Type "apropos word" to search for commands related to "word".
[Thread debugging using libthread_db enabled]
Using host libthread_db library "/lib/x86_64-linux-gnu/libthread_db.so.1".
[New Thread 0x7ffff529a000 (LWP 1350557)]
[Detaching after fork from child process 1350558]
[New Thread 0x7fffe941a000 (LWP 1350581)]
[New Thread 0x7fffe8c19000 (LWP 1350582)]
Thread 1 "matrixMul" hit Breakpoint 3,
Thread 1 "matrixMul" hit Breakpoint 1, MatrixMulCUDA<32><<<(20,10,1),(32,32,1)>>> (C=, A=, B=, wA=, wB=) at matrixMul.cu:70
70 int aBegin = wA * BLOCK_SIZE * by;
cuda block (0, 0, 0) thread (0, 0, 0)
CUDA focus unchanged.
cuda block (0, 0, 0) thread (0, 0, 0)
[Switching focus to CUDA kernel 0, grid 1, block (0,0,0), thread (0,0,0), device 0, sm 0, warp 0, lane 0]
70 int aBegin = wA * BLOCK_SIZE * by;
cuda block (0, 0, 0) thread (0, 0, 0)
[Switching focus to CUDA kernel 0, grid 1, block (0,0,0), thread (0,0,0), device 0, sm 0, warp 0, lane 0]
70 int aBegin = wA * BLOCK_SIZE * by;
cuda block (0, 0, 0) thread (0, 0, 0)
[Switching focus to CUDA kernel 0, grid 1, block (0,0,0), thread (0,0,0), device 0, sm 0, warp 0, lane 0]
70 int aBegin = wA * BLOCK_SIZE * by;
cuda block (0, 0, 0) thread (0, 0, 0)
[Switching focus to CUDA kernel 0, grid 1, block (0,0,0), thread (0,0,0), device 0, sm 0, warp 0, lane 0]

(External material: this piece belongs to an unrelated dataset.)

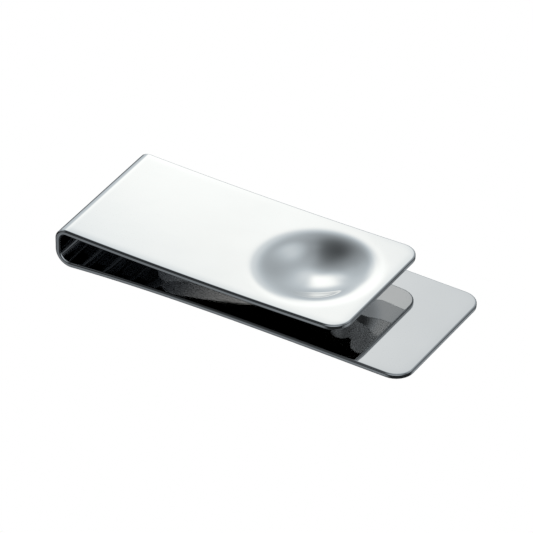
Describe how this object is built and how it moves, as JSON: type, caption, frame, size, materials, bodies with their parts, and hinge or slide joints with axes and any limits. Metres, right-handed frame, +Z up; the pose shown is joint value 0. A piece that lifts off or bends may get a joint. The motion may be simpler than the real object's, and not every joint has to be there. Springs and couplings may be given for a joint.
{
  "type": "money clip",
  "caption": "Spring money clip: a polished steel strip folded into a narrow U, with a long lower leaf and a shorter upper leaf that has a round thumb dish.",
  "frame": {"origin": "centre of the clip's plan, at the height of the surface that it lies on", "axes": "+X from the fold to the open tips, +Y across the strip, +Z up from the lower leaf to the upper leaf"},
  "size_m": [0.06, 0.024, 0.0064],
  "materials": {
    "polished_steel": "polished"
  },
  "bodies": {
    "lower_leaf": {"lower_leaf_tongue": "polished_steel", "lower_leaf_span": "polished_steel", "lower_leaf_heel": "polished_steel"},
    "fold": {"lower_bend": "polished_steel", "spine_wall": "polished_steel", "upper_bend": "polished_steel", "upper_leaf_root": "polished_steel"},
    "upper_neck": {"upper_leaf_neck": "polished_steel"},
    "upper_head": {"upper_leaf_span": "polished_steel", "upper_leaf_head": "polished_steel", "thumb_dish": "polished_steel"}
  },
  "joints": [
    {"name": "fold_flex", "type": "hinge", "parent": "lower_leaf", "child": "fold", "pos_m": [-0.02682, 0, 0.00047], "axis": [0, -1, 0], "range_deg": [-1.4, 4.5], "stiffness_Nm_per_rad": 29},
    {"name": "root_flex", "type": "hinge", "parent": "fold", "child": "upper_neck", "pos_m": [-0.02201, 0, 0.00573], "axis": [0, -1, 0], "range_deg": [-0.82, 2.62]},
    {"name": "neck_flex", "type": "hinge", "parent": "upper_neck", "child": "upper_head", "pos_m": [-0.01201, 0, 0.00545], "axis": [0, -1, 0], "range_deg": [-0.62, 2]}
  ],
  "couplings": [
    {"joint": "root_flex", "follows": "fold_flex", "ratio": 0.58},
    {"joint": "neck_flex", "follows": "fold_flex", "ratio": 0.44}
  ]
}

70 int aBegin = wA * BLOCK_SIZE * by;
Here is nvcc build command:
nvcc -ccbin g++ -I../../../Common -m64 -g -G -Xcompiler -O0 -Xptxas -O0 -lineinfo -O0 --threads 0 --std=c++11 -gencode arch=compute_50,code=sm_50 -gencode arch=compute_52,code=sm_52 -gencode arch=compute_60,code=sm_60 -gencode arch=compute_61,code=sm_61 -gencode arch=compute_70,code=sm_70 -gencode arch=compute_75,code=sm_75 -gencode arch=compute_80,code=sm_80 -gencode arch=compute_86,code=sm_86 -gencode arch=compute_89,code=sm_89 -gencode arch=compute_90,code=sm_90 -gencode arch=compute_90,code=compute_90 -o matrixMul.o -c matrixMul.cu
nvcc -ccbin g++ -m64 -g -G -Xcompiler -O0 -Xptxas -O0 -lineinfo -O0 -gencode arch=compute_50,code=sm_50 -gencode arch=compute_52,code=sm_52 -gencode arch=compute_60,code=sm_60 -gencode arch=compute_61,code=sm_61 -gencode arch=compute_70,code=sm_70 -gencode arch=compute_75,code=sm_75 -gencode arch=compute_80,code=sm_80 -gencode arch=compute_86,code=sm_86 -gencode arch=compute_89,code=sm_89 -gencode arch=compute_90,code=sm_90 -gencode arch=compute_90,code=compute_90 -o matrixMul matrixMul.o
I added -lineinfo from a SO post that mentioned it but it appears that -G overrides that.
Here is a screenshot of the local variables (I’m only able to add one screenshot).
I’m connected via remote-ssh plugin to an A100x8 Ubuntu 20.04.5 server.